DATA =
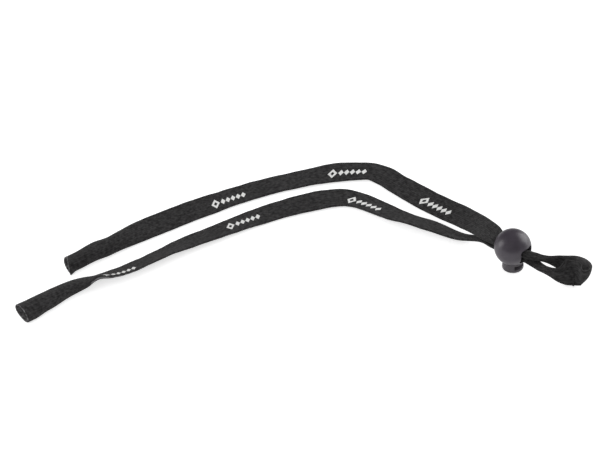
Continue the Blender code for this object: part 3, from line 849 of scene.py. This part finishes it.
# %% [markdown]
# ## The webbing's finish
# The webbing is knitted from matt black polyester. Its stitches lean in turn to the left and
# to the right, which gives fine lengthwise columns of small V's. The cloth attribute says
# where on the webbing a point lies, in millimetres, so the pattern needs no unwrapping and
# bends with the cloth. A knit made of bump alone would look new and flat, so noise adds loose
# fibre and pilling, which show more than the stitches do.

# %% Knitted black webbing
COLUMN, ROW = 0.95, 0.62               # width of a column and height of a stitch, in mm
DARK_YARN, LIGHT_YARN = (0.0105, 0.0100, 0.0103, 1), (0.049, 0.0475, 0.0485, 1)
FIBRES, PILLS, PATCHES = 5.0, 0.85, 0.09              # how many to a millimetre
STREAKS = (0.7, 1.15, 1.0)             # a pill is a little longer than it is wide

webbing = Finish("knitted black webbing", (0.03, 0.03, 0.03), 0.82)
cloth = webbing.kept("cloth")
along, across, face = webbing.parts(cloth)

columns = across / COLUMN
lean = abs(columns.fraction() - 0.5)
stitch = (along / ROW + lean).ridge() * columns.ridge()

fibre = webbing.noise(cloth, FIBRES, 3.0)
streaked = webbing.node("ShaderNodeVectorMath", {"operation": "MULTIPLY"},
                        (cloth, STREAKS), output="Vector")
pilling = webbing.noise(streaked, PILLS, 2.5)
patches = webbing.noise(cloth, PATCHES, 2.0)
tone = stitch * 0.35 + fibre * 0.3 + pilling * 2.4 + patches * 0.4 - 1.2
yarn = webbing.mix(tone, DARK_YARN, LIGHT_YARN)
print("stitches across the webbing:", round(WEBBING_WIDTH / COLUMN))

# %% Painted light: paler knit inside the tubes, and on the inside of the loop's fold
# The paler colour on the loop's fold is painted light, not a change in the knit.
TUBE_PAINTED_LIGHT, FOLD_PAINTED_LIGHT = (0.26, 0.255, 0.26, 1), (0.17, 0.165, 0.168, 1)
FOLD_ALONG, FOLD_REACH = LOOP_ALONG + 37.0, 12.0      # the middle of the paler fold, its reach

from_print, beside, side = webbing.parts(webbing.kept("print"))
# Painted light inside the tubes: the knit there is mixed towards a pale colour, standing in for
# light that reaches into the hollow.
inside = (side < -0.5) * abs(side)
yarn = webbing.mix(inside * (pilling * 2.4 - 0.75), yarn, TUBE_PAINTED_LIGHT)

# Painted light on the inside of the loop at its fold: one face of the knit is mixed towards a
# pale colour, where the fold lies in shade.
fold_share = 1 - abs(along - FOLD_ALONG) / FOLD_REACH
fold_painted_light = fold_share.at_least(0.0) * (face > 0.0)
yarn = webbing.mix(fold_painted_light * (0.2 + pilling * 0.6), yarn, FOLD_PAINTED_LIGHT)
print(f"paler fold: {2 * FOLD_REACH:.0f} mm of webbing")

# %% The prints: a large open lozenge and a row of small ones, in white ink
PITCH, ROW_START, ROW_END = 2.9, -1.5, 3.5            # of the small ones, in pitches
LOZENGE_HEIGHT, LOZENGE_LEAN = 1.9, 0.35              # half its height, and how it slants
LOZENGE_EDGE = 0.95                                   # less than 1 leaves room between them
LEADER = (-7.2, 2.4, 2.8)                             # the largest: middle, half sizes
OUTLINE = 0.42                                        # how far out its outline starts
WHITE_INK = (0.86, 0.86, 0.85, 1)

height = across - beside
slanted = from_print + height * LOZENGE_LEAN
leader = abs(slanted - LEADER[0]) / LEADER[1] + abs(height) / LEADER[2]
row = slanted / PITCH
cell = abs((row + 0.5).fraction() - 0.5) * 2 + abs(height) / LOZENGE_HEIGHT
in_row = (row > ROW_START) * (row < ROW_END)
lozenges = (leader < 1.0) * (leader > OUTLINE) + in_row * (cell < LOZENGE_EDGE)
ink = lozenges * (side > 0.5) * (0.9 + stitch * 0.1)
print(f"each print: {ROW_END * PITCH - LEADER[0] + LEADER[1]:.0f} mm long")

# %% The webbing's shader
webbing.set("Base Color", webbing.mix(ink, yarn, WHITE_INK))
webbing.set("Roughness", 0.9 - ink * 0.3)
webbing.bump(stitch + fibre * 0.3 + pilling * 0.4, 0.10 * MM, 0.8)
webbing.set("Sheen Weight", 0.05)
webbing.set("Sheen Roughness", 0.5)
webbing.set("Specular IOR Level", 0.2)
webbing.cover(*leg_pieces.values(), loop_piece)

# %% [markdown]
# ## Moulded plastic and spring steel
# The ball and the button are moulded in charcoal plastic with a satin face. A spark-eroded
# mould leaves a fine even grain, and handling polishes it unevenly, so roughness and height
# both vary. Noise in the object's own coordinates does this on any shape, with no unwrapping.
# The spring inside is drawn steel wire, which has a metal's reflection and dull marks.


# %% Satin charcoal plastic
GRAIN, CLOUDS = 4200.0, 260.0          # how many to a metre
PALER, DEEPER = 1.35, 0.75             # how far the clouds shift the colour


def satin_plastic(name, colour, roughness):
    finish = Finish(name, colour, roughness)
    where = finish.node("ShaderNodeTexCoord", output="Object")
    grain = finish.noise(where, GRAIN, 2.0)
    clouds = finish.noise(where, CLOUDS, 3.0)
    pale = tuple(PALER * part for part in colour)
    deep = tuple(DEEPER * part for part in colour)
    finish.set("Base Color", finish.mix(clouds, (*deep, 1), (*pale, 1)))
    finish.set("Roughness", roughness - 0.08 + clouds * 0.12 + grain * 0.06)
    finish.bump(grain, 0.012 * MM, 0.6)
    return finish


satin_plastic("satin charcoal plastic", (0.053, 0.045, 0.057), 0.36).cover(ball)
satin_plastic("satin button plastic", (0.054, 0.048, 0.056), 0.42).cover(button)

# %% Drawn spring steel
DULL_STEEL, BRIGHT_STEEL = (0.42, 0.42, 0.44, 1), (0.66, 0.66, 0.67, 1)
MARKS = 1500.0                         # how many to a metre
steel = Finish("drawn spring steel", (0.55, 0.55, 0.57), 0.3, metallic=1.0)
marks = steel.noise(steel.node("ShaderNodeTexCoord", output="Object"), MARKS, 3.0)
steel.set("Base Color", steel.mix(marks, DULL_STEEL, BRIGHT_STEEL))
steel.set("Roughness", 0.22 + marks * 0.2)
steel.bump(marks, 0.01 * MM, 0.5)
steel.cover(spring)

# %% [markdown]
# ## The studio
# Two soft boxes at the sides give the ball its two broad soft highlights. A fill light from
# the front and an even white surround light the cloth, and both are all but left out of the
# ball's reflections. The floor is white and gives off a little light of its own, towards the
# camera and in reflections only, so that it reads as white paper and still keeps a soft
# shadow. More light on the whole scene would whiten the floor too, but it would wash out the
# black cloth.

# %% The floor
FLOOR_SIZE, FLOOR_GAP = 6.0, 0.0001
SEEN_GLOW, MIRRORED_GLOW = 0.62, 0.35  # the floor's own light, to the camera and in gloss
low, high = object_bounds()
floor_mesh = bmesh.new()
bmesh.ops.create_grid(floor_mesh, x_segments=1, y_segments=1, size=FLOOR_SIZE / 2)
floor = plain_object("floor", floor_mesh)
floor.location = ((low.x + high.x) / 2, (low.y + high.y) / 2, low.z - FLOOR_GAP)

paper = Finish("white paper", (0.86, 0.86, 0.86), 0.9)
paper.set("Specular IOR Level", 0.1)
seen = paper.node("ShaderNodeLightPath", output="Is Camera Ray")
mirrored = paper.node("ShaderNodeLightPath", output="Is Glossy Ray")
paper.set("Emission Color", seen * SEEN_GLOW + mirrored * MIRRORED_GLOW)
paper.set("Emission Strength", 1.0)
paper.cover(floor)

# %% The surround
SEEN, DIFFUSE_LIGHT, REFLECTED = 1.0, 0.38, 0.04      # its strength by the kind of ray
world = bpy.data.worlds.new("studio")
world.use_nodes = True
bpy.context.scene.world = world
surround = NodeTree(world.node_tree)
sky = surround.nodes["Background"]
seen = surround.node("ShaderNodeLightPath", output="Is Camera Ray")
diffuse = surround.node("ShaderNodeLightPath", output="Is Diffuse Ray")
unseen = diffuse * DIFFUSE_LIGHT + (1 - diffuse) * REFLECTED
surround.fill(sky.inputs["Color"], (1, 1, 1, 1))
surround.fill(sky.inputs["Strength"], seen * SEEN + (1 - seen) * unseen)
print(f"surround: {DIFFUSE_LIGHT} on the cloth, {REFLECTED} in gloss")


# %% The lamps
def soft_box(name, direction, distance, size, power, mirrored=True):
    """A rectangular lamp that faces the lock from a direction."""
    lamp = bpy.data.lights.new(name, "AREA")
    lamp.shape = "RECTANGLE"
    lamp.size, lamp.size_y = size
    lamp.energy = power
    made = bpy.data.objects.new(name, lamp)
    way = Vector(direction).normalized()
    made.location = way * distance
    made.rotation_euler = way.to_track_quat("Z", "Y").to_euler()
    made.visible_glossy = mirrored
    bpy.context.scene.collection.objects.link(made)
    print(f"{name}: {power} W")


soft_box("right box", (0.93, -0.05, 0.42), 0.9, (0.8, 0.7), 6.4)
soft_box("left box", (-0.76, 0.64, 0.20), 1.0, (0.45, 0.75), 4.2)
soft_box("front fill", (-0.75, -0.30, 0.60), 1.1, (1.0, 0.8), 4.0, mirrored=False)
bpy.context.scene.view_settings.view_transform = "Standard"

SHORT EXERCISE =
Quote only the stretch of lines that starts the data above and ends with the line containing "round(WEBBING_WIDTH / COLUMN))", both included.

RESULT OF THIS EXERCISE =
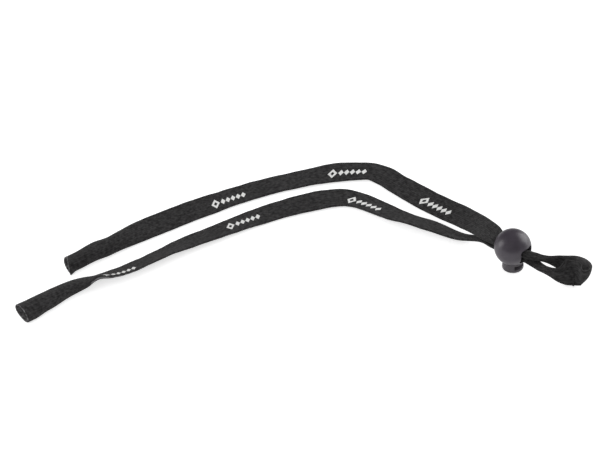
Continue the Blender code for this object: part 3, from line 849 of scene.py. This part finishes it.
# %% [markdown]
# ## The webbing's finish
# The webbing is knitted from matt black polyester. Its stitches lean in turn to the left and
# to the right, which gives fine lengthwise columns of small V's. The cloth attribute says
# where on the webbing a point lies, in millimetres, so the pattern needs no unwrapping and
# bends with the cloth. A knit made of bump alone would look new and flat, so noise adds loose
# fibre and pilling, which show more than the stitches do.

# %% Knitted black webbing
COLUMN, ROW = 0.95, 0.62               # width of a column and height of a stitch, in mm
DARK_YARN, LIGHT_YARN = (0.0105, 0.0100, 0.0103, 1), (0.049, 0.0475, 0.0485, 1)
FIBRES, PILLS, PATCHES = 5.0, 0.85, 0.09              # how many to a millimetre
STREAKS = (0.7, 1.15, 1.0)             # a pill is a little longer than it is wide

webbing = Finish("knitted black webbing", (0.03, 0.03, 0.03), 0.82)
cloth = webbing.kept("cloth")
along, across, face = webbing.parts(cloth)

columns = across / COLUMN
lean = abs(columns.fraction() - 0.5)
stitch = (along / ROW + lean).ridge() * columns.ridge()

fibre = webbing.noise(cloth, FIBRES, 3.0)
streaked = webbing.node("ShaderNodeVectorMath", {"operation": "MULTIPLY"},
                        (cloth, STREAKS), output="Vector")
pilling = webbing.noise(streaked, PILLS, 2.5)
patches = webbing.noise(cloth, PATCHES, 2.0)
tone = stitch * 0.35 + fibre * 0.3 + pilling * 2.4 + patches * 0.4 - 1.2
yarn = webbing.mix(tone, DARK_YARN, LIGHT_YARN)
print("stitches across the webbing:", round(WEBBING_WIDTH / COLUMN))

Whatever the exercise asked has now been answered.